SUPPLIED DATA.
━━━━━━━━━━━━━━━━

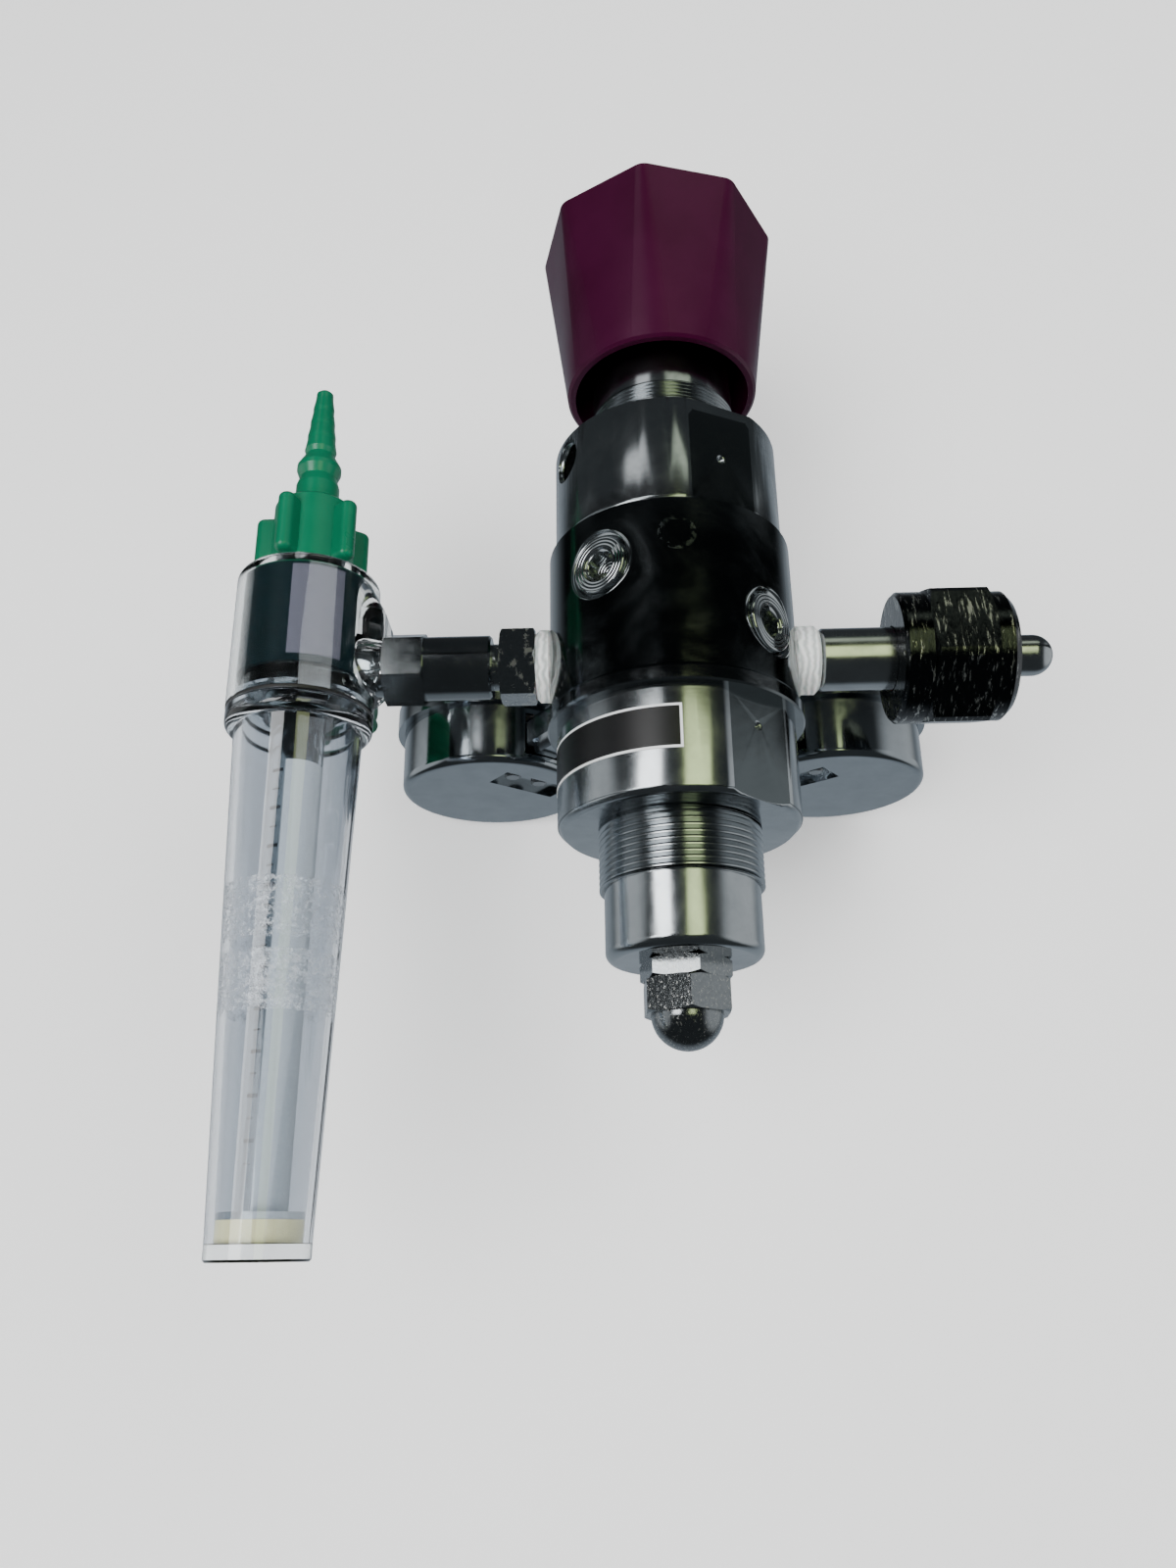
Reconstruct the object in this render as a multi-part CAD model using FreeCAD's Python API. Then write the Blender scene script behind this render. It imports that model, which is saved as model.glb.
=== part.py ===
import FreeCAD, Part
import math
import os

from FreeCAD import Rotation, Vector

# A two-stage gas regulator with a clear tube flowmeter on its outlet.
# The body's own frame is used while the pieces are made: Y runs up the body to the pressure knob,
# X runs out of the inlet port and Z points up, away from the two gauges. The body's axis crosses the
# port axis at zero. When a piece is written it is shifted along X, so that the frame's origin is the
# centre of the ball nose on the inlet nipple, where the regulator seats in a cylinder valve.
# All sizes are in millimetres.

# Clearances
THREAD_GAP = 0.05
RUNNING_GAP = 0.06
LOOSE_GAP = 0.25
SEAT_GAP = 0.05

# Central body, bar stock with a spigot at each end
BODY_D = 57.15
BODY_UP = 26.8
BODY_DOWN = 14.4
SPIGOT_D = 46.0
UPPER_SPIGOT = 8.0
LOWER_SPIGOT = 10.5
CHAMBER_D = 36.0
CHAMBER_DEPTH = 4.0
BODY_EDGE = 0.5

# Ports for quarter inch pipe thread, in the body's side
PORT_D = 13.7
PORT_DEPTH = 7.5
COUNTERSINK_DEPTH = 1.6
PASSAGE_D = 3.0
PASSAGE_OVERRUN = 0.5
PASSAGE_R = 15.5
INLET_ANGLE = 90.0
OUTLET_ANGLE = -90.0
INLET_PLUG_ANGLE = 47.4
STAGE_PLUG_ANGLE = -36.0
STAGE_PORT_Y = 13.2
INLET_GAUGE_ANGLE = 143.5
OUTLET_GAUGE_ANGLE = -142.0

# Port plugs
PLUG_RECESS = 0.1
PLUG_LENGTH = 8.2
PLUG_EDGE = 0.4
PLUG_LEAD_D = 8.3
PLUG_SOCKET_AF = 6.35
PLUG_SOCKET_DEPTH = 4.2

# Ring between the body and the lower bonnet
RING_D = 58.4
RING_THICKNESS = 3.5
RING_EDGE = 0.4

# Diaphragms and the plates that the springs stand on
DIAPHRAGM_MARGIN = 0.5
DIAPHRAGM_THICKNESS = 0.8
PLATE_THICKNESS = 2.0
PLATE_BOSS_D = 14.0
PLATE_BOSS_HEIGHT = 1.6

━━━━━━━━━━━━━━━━

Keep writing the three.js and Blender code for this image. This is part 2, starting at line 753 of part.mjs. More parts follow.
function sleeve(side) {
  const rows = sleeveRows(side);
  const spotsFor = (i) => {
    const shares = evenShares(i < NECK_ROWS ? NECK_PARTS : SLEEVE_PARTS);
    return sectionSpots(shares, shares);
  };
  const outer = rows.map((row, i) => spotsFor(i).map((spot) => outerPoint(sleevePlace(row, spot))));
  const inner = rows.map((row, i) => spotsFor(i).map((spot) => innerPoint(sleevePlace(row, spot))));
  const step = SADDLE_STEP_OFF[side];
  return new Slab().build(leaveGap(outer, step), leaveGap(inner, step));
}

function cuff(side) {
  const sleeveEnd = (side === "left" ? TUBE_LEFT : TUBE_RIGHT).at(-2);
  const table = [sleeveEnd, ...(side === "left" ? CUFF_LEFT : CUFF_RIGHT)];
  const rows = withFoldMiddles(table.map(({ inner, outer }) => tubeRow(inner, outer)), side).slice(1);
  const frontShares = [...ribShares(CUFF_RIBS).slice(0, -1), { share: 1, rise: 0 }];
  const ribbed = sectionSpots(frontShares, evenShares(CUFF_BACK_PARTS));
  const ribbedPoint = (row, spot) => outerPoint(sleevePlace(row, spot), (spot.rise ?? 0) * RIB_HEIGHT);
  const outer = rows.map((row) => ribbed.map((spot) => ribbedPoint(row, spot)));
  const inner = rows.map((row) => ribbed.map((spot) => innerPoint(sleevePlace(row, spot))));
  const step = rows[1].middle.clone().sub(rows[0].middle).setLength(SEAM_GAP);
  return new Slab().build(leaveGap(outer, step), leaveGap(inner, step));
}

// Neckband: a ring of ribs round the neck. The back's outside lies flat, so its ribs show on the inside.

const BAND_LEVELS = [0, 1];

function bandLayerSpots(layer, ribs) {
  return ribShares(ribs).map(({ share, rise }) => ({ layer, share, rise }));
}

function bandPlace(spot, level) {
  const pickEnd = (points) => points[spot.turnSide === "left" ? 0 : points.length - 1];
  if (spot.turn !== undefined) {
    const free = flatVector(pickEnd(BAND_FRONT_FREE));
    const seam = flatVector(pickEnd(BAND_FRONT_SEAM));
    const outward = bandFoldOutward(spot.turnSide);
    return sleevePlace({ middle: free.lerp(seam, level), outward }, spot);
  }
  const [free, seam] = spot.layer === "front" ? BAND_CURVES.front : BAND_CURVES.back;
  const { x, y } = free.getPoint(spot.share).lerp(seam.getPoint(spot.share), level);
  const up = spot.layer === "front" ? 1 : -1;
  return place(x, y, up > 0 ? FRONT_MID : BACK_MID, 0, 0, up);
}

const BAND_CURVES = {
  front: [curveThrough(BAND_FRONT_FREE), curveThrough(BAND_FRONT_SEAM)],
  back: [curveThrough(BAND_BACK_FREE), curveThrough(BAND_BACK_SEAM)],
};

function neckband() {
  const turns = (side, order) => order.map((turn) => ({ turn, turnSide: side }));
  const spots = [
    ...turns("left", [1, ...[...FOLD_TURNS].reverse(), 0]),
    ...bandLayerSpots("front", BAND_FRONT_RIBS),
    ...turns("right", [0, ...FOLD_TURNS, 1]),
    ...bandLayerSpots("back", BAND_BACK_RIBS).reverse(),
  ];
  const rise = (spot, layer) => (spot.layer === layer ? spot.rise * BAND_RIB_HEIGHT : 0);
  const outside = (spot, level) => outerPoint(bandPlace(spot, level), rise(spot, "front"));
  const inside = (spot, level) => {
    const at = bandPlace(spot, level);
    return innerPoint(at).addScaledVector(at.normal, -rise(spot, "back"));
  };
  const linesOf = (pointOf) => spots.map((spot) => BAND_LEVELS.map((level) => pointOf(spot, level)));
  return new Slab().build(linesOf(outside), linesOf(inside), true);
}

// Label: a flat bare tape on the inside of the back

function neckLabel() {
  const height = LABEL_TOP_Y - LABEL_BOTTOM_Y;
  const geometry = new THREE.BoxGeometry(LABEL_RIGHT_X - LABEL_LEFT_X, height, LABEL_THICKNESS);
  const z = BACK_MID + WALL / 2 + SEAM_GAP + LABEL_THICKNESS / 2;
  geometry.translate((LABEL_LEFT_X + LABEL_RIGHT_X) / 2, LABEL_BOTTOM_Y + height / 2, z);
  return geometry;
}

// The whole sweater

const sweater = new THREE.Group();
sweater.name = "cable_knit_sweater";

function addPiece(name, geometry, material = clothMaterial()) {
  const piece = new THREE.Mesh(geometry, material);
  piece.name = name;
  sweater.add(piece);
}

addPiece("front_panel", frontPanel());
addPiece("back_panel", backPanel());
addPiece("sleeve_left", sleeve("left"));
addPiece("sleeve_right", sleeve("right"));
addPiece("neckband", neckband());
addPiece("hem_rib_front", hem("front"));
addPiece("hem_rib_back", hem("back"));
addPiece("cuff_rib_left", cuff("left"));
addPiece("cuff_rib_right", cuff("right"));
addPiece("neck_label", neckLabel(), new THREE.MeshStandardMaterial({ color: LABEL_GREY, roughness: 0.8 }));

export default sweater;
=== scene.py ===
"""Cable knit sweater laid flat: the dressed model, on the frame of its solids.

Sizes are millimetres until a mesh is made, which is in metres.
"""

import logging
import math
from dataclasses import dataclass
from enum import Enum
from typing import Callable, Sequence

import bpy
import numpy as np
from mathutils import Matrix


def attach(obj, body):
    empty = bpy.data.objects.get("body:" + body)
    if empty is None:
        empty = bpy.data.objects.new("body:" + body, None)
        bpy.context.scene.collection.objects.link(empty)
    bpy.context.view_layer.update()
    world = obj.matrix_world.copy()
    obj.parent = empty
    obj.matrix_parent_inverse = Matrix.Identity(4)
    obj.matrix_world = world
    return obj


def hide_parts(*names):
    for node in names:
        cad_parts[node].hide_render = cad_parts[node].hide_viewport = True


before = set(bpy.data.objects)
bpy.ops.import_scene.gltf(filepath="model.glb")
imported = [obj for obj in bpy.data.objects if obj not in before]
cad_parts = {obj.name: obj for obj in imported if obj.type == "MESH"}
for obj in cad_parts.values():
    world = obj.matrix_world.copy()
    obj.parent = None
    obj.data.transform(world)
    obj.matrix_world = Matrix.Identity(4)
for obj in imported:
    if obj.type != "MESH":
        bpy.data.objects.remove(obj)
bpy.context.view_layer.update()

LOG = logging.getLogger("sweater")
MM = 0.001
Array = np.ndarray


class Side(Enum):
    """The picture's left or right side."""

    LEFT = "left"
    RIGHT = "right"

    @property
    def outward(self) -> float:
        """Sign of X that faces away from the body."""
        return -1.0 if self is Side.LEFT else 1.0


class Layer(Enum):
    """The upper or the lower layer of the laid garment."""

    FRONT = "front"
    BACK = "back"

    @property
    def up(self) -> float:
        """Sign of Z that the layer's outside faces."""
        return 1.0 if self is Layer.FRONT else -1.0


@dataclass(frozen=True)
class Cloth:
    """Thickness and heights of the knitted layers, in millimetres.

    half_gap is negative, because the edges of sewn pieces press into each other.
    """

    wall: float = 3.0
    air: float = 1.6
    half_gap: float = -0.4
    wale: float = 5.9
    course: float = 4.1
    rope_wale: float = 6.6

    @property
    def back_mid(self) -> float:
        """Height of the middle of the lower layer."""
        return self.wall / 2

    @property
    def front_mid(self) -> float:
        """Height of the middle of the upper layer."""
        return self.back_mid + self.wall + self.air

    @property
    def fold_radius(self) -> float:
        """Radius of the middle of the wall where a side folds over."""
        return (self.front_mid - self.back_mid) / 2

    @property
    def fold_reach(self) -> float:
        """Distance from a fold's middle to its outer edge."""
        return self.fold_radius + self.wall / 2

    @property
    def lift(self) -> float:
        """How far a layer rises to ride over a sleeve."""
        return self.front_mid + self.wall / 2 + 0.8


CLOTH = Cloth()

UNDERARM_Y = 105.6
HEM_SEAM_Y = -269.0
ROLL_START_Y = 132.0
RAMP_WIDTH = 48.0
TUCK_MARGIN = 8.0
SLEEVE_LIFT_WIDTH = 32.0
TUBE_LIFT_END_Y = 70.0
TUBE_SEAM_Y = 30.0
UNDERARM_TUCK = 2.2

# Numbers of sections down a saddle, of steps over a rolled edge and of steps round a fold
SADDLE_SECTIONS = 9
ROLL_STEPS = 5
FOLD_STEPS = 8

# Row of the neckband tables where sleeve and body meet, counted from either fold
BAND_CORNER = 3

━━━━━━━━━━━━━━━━

PROBLEM STATEMENT.
Start at the line with "const sweater = new THREE.Group();" and stop after the line with "if empty is". Repeat exactly the lines in that range.

EXERCISE OUTPUT.
const sweater = new THREE.Group();
sweater.name = "cable_knit_sweater";

function addPiece(name, geometry, material = clothMaterial()) {
  const piece = new THREE.Mesh(geometry, material);
  piece.name = name;
  sweater.add(piece);
}

addPiece("front_panel", frontPanel());
addPiece("back_panel", backPanel());
addPiece("sleeve_left", sleeve("left"));
addPiece("sleeve_right", sleeve("right"));
addPiece("neckband", neckband());
addPiece("hem_rib_front", hem("front"));
addPiece("hem_rib_back", hem("back"));
addPiece("cuff_rib_left", cuff("left"));
addPiece("cuff_rib_right", cuff("right"));
addPiece("neck_label", neckLabel(), new THREE.MeshStandardMaterial({ color: LABEL_GREY, roughness: 0.8 }));

export default sweater;
=== scene.py ===
"""Cable knit sweater laid flat: the dressed model, on the frame of its solids.

Sizes are millimetres until a mesh is made, which is in metres.
"""

import logging
import math
from dataclasses import dataclass
from enum import Enum
from typing import Callable, Sequence

import bpy
import numpy as np
from mathutils import Matrix


def attach(obj, body):
    empty = bpy.data.objects.get("body:" + body)
    if empty is None:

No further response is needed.